Lighting the way
With sharp increases in rates and projections, the Fed intends to guide the markets.
Never thought we'd see the day when a 75 basis-point rate hike was not the headline event of a Federal Open Market Committee meeting. That was exactly the case today, as the Federal Reserve brought forth another supersized increase, yet the supplemental information took center stage.
Chair Jerome Powell said the Fed hopes to “light the way” to price stability and the Summary of Economic Projections (SEP) gives us a good look inside policymakers’ minds.
The new dot plot revealed a median fed funds rate projection of 4.4% for the end of 2022—1% more tightening than officials had forecast in June. That implies a target range of 4.25-4.50%. With the range now 3-3.25%, rates need to climb another 1.25% over the FOMC meetings in November and December. And that’s not all: the 2023 median dot implies a peak rate of at least 4.6%, before it falls to 3.9% by year-end 2024 and 2.9% at the end of 2025 (the first time we have a look at that year). We’ve said it before about the Fed actions but it bears repeating loudly today—it’s faster, higher, longer from the Fed.
The SEP also reflected economic pain ahead, with GDP estimates of 0.2% for 2022, 1.2% for 2023 and less than 2% for the following two years. The unemployment-rate is projected to rise to 4.4% by year- end 2023, where it is forecast to sit for the following three years. This may be wishful thinking on the Fed’s part. Finally, the Fed projects it will prevail in the battle against inflation with these aggressive policy actions, as projections of core PCE inflation hit 4.5% by year-end 2022 but then decline to 3.1% in 2023 and 2.3% in 2024. Recall that monetary policy works with a lag and inflation is a lagging indicator, so it may take some time for even today’s assertive steps to take hold.

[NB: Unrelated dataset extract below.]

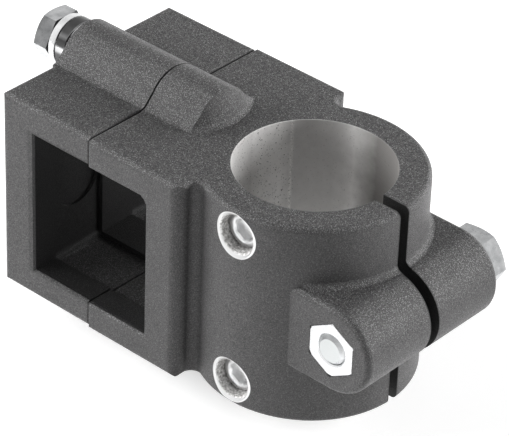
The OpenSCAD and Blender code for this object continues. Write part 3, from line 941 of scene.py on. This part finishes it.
class CLAMP_OT_add_stage(Operator):
    """Add the floor, the lights and the camera"""

    bl_idname = "clamp.add_stage"
    bl_label = "Add Stage"

    def execute(self, context):
        look = context.scene.clamp_stage
        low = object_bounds()[0]
        self.floor(look, low[2])
        self.lights(look)
        self.surroundings(context, look)
        self.camera(context, look)
        context.scene.view_settings.view_transform = "Standard"
        return {"FINISHED"}

    def floor(self, look, height):
        """White disc under the part, brighter where the camera or the metal sees it."""
        bm = bmesh.new()
        bmesh.ops.create_circle(bm, cap_ends=True, segments=96, radius=FLOOR_RADIUS,
                                matrix=Matrix.Translation((0, 0, height)))
        mesh = bpy.data.meshes.new("Floor")
        bm.to_mesh(mesh)
        bm.free()
        floor = bpy.data.objects.new("Floor", mesh)
        bpy.context.scene.collection.objects.link(floor)
        n = Nodes("Pale floor")
        path = n.add("ShaderNodeLightPath")
        seen = n.math("MAXIMUM", path.outputs["Is Camera Ray"], path.outputs["Is Glossy Ray"])
        seen = n.math("MAXIMUM", seen, path.outputs["Is Transmission Ray"])
        n.set(n.shader, Base_Color=look.floor_colour, Roughness=0.9,
              Emission_Color=(1.0, 1.0, 1.0),
              Emission_Strength=n.math("MULTIPLY", seen, look.floor_glow))
        n.shader.inputs["Specular IOR Level"].default_value = 0.0
        mesh.materials.append(n.material)
        floor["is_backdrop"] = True

    def lights(self, look):
        """Two wide soft lights, low at the front left and low at the back right."""
        for name, watts, (width, height, azimuth, elevation) in (
                ("Left light", look.left_power, LEFT_LAMP),
                ("Right light", look.right_power, RIGHT_LAMP)):
            lamp = bpy.data.lights.new(name, "AREA")
            lamp.energy = watts
            lamp.shape = "RECTANGLE"
            lamp.size = width
            lamp.size_y = height
            obj = bpy.data.objects.new(name, lamp)
            obj.visible_glossy = False
            bpy.context.scene.collection.objects.link(obj)
            place = direction(math.radians(azimuth), math.radians(elevation))
            obj.location = place * LAMP_DISTANCE
            obj.rotation_euler = (-place).to_track_quat("-Z", "Y").to_euler()

    def surroundings(self, context, look):
        """White all round to the camera and in metal, and dim as a light."""
        world = bpy.data.worlds.new("Surroundings")
        world.use_nodes = True
        tree = world.node_tree
        background = tree.nodes["Background"]
        background.inputs["Color"].default_value = (1, 1, 1, 1)
        path = tree.nodes.new("ShaderNodeLightPath")
        seen = path.outputs["Is Camera Ray"]
        for name in ("Is Glossy Ray", "Is Transmission Ray"):
            either = tree.nodes.new("ShaderNodeMath")
            either.operation = "MAXIMUM"
            tree.links.new(seen, either.inputs[0])
            tree.links.new(path.outputs[name], either.inputs[1])
            seen = either.outputs[0]
        level = tree.nodes.new("ShaderNodeMapRange")
        level.inputs["To Min"].default_value = look.sky
        level.inputs["To Max"].default_value = 1.0
        tree.links.new(seen, level.inputs["Value"])
        tree.links.new(level.outputs["Result"], background.inputs["Strength"])
        context.scene.world = world

    def camera(self, context, look):
        """Camera that looks at its target from the right and above."""
        back = direction(look.azimuth, look.elevation)
        right = Vector((math.cos(look.azimuth), math.sin(look.azimuth), 0))
        up = back.cross(right)
        turn_back = Matrix((right, up, back)).transposed() @ Matrix.Rotation(look.roll, 3, "Z")
        camera = bpy.data.cameras.new("Camera")
        camera.lens = look.lens
        camera.sensor_width = 36.0
        camera.sensor_fit = "HORIZONTAL"
        camera.clip_start = 0.01
        camera.clip_end = 20.0
        obj = bpy.data.objects.new("Camera", camera)
        obj.matrix_world = (Matrix.Translation(Vector(look.target) + back * look.distance)
                            @ turn_back.to_4x4())
        context.scene.collection.objects.link(obj)
        context.scene.camera = obj


OPERATORS = (
    CLAMP_OT_finish_castings,
    CLAMP_OT_add_bolts,
    CLAMP_OT_add_nut,
    CLAMP_OT_add_washers,
    CLAMP_OT_add_bushes,
    CLAMP_OT_add_spring_washers,
    CLAMP_OT_add_set_screws,
    CLAMP_OT_add_stage,
)


class CLAMP_PT_panel(Panel):
    """Lists the steps that build the clamp's looks"""

    bl_idname = "CLAMP_PT_panel"
    bl_label = "Cross Connector Clamp"
    bl_space_type = "VIEW_3D"
    bl_region_type = "UI"
    bl_category = "Clamp"

    def draw(self, context):
        """One button for each step and one box for each group of settings."""
        scene = context.scene
        for operator in OPERATORS:
            self.layout.operator(operator.bl_idname)
        for settings in (scene.clamp_casting, scene.clamp_fastener, scene.clamp_stage):
            box = self.layout.box()
            for name in settings.bl_rna.properties.keys():
                if name not in {"rna_type", "name"}:
                    box.prop(settings, name)


CLASSES = (CastingLook, FastenerLook, StageLook) + OPERATORS + (CLAMP_PT_panel,)


def register():
    """Registers the classes and adds the settings to the scene."""
    for cls in CLASSES:
        bpy.utils.register_class(cls)
    bpy.types.Scene.clamp_casting = PointerProperty(type=CastingLook)
    bpy.types.Scene.clamp_fastener = PointerProperty(type=FastenerLook)
    bpy.types.Scene.clamp_stage = PointerProperty(type=StageLook)


def unregister():
    """Takes the settings and the classes away again."""
    del bpy.types.Scene.clamp_stage
    del bpy.types.Scene.clamp_fastener
    del bpy.types.Scene.clamp_casting
    for cls in reversed(CLASSES):
        bpy.utils.unregister_class(cls)


def main():
    """Registers the add-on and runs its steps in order."""
    register()
    bpy.ops.clamp.finish_castings()
    bpy.ops.clamp.add_bolts()
    bpy.ops.clamp.add_nut()
    bpy.ops.clamp.add_washers()
    bpy.ops.clamp.add_bushes()
    bpy.ops.clamp.add_spring_washers()
    bpy.ops.clamp.add_set_screws()
    bpy.ops.clamp.add_stage()


if __name__ == "__main__":
    main()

The Fed confirmed it will continue to reduce its balance sheet at the speed of $95 billion per month. Although there had been some speculation to the contrary ahead of the meeting, administered rate relationships were unchanged—increasing each by 75 basis points to 3.05% for the New York Fed Reverse Repo Facility (RRP) and 3.15% for Interest on Reserves—and the maximum amount per counterparty for the Fed RRP remained at $160 billion.